MY PARENTS LOVED to travel. They were not rich people, but in the years after World War II they would leave our Bronx apartment and head off on vacations, first to Europe, and then little by little to almost every continent. They visited big famous cities and dusty crossroads towns. Often, they would return telling a variant of a familiar tale: "There we were, in this little shop in . . ." (fill in the blank: Dublin, Johannesburg, Tashkent). "I don't know; somehow I got the idea." (From what? A tilt of the head? A look in the eyes?) "So I says to him, 'Vus makhst?'" (what's doing). "And this guy who, two minutes before, wouldn't give us the time of day becomes all of a sudden our buddy, our friend. He invites us home, shows us around the whole neighborhood, a regular landsman" (fellow countryman).
For a thousand years, this was the standard Jewish story. Yiddish was the secret handshake, the golden key. It was the language that defined a world and a people. Yiddish means "Jewish." Its words were, simply, the sound of Jewish life.
Babies were born into rooms full of women crooning in Yiddish; corpses were washed and prepared to the sounds of Yiddish grief. For a people without a country, without a government, without protection of any dependable kind, language became a powerful glue. It connected European Jews to each other even as it separated them from their neighbors - people among whom they may have lived for hundreds of years. It also linked them to their past through their sacred language, Hebrew.
Because it was so easy for words and phrases from the Hebrew prayers they recited every day to slip into their ordinaryYiddish speech, their place in "Jewish time" was confirmed, from the beginning of the world until the coming of the Messiah and the End of Days. It allowed them to live outside Christian or secular history and keep their vision of peoplehood alive.

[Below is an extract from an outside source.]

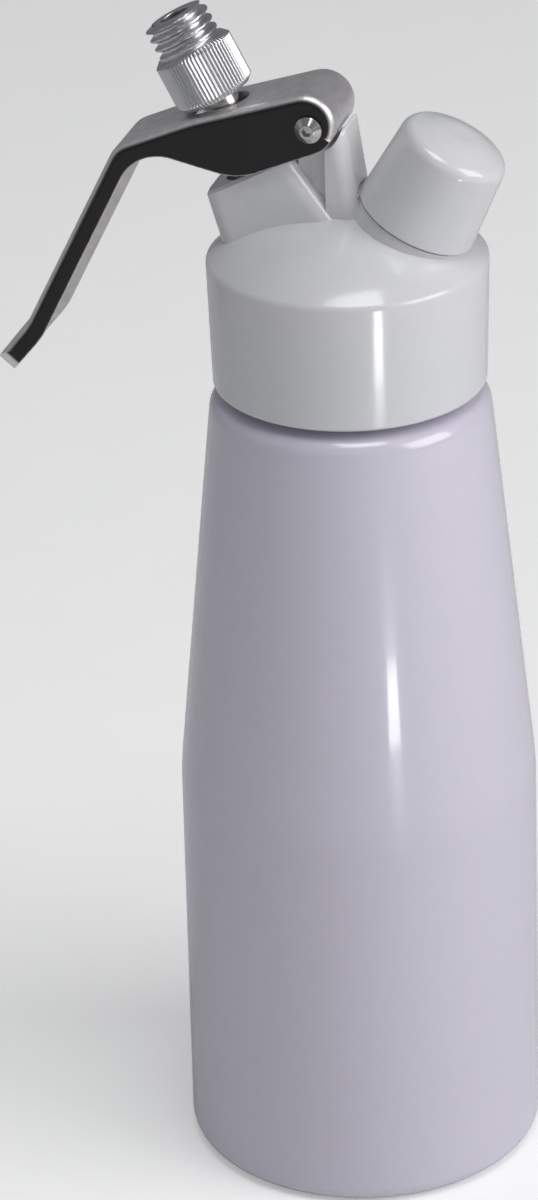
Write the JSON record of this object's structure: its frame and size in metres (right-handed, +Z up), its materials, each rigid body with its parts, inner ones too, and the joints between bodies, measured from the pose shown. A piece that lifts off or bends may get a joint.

In the meantime, when they wandered in the real, here-and-now world, it was their passport and amulet. It was their strength.
The tale my parents told on a dozen returns is hardly heard anymore. These days, unless your travels are circumscribed - retirement homes, Holocaust museums, Hasidic enclaves of Brooklyn or Jerusalem - you will not hear Yiddish in the shop or the street, the synagogue or the house. That is not to say that a few words of it aren't sprinkled through English, like raisins in rugelach. Politicians have chutzpah, tv personalities kibbitz, Americans of all ethnic backgrounds have learned to slap their hands on their hips and demand, singsong, "So what does that make me, chopped liver?" But as a living language, Yiddish barely qualifies. It is a speech system that is faltering, even on life support. (With one big exception: the ultra-Orthodox. Their astounding fecundity, history's latest surprise, may change the epilogue but does not alter the bulk of the tale.)
So how did it happen? How did a language that cursed and crooned for a thousand years fade in the course of one little lifetime? What could have happened to its self-contained world? (Better a Jew without a beard than a beard without a Jew would be the appropriate Yiddish proverb here.) And why was the tongue itself perhaps einstik, unique, in the history of languages? (Yes, I know that is an enormous claim.)
When my parents were born, in the early years of the twentieth century, something like eight million souls called Yiddish mame loshn, mother tongue. Their world was bursting with Yiddish schools offering competing political philosophies, newspapers on every side of every burning issue, plays that ranged from melodramas like Isaac Zolatorevsky's Money, Love, and Shame to significant dramatic works like Jacob Gordin's Jewish King Lear or Sholem Asch's God of Vengeance. It had journals of every stripe, thousands of book titles in print. Radio broadcasting and an international film industry developed as technologies grew.
By the time my parents died three-quarters of a century later, Yiddish books were being thrown out wholesale in trash cans and Dumpsters. New York's great newspaper the Forverts (Daily Forward), which had outlived competitor after competitor, was reduced to a weekly written by people who, in more commodious times, would never have been caught dead sharing the same page. Not only did my parents' grandchildren not know the Yiddish language, but even the Hebrew they learned in Hebrew school had been systematically cleansed of the Yiddish pronunciation that had been ubiquitous in my parents' youth, and in mine.
But the object of this book is not breast-beating for the good old days of yore, when there was singing every shabes, Sabbath, chicken soup in every pot. The object, as any self-respecting yid, Jew, would know, is to strengthen the golden chain of continuity.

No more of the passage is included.